The pope accepted Theodore as the new Archbishop of Canterbury, but asked that Adrian accompany him to England; according to Bede, Adrian had traveled to England twice before, and knew the way. Keep in mind that this is a world without roadmaps, without highways, without public transportation or any regularly scheduled wagons or boats or anything of the kind.
On 27 May 668 (note: 4 years after the death of Deusdedit), Adrian and Theodore left Rome. They traveled by sea to Marseille on the southern coast of France (far preferable to crossing the Alps). In nearby Arles they stayed for a time with its archbishop, John, until they managed to get passports from King Clotaire III's Mayor of the Palace, Ebroin. These passports could be shown to any civil servants along the way to grant them safe passage through Clotaire's domain.
By the time they made their way to the north of France, winter had come, so they needed to stay somewhere. Theodore went to stay with the Bishop of Paris. Adrian stayed first with the Bishop of Sens, then the Bishop of Meaux.
In the spring of 669, King Ecgberht of Kent sent for Theodore, who reached England a whole year after he first set out. Adrian, however, was not so lucky. For some reason, Ebroin decided that Adrian might have been an agent of the Greek emperor.* The Greek emperor that he feared had died in September of 668, but news could travel as slowly as bishops crossing France, so Ebroin (and Clotaire) were probably fearing someone that had been dead for months. They finally allowed Adrian to leave France.
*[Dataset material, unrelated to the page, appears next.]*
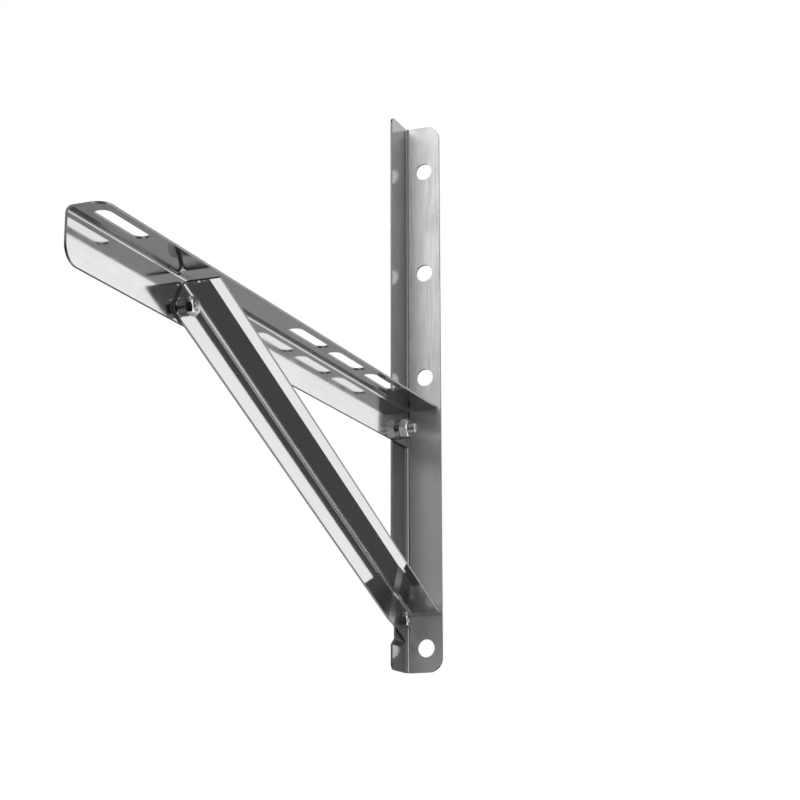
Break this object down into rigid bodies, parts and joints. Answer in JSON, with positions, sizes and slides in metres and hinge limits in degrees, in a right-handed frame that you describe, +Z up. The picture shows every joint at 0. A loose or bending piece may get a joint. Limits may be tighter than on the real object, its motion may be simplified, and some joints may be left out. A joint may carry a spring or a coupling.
{
  "type": "air conditioner wall bracket",
  "caption": "Wall bracket of folded steel sheet for an air conditioner's outdoor unit: a post, a slotted arm and a diagonal brace bolted into a triangle.",
  "frame": {"origin": "on the wall plane, on the line of the wall holes, level with the top of the arm", "axes": "+Z up, +Y into the wall (the arm sticks out towards -Y), +X from the side flanges towards the open side of the angles"},
  "size_m": [0.032, 0.474, 0.42],
  "materials": {
    "post_steel": "polished",
    "arm_steel": "polished",
    "brace_steel": "polished",
    "bolt_steel": "satin",
    "washer_steel": "satin",
    "nut_steel": "satin"
  },
  "bodies": {
    "root": {"post": "post_steel", "arm": "arm_steel", "brace": "brace_steel", "arm_post_bolt": "bolt_steel", "arm_post_washer": "washer_steel", "arm_post_nut": "nut_steel", "arm_brace_bolt": "bolt_steel", "arm_brace_washer": "washer_steel", "arm_brace_spring_washer": "washer_steel", "arm_brace_nut": "nut_steel", "brace_post_bolt": "bolt_steel", "brace_post_nut": "nut_steel"}
  },
  "joints": []
}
Arriving in England, Adrian was made abbot of the monastery of St. Peter, which was re-named St. Augustine's Abbey. He and Theodore taught and wrote commentaries that, along with the writing of others, were compiled into a collection of glosses in Latin and Anglo-Saxon. At least one copy made its way to the continent and the Abbey of St. Gall, where it was copied in 800. That copy eventually wound up in the Netherlands, where it became known as the Leiden Glossary.
*In 669 the emperor would have been Constantine IV, "The Bearded"; Ebroin probably feared the emperor's predecessor, his father Constans II.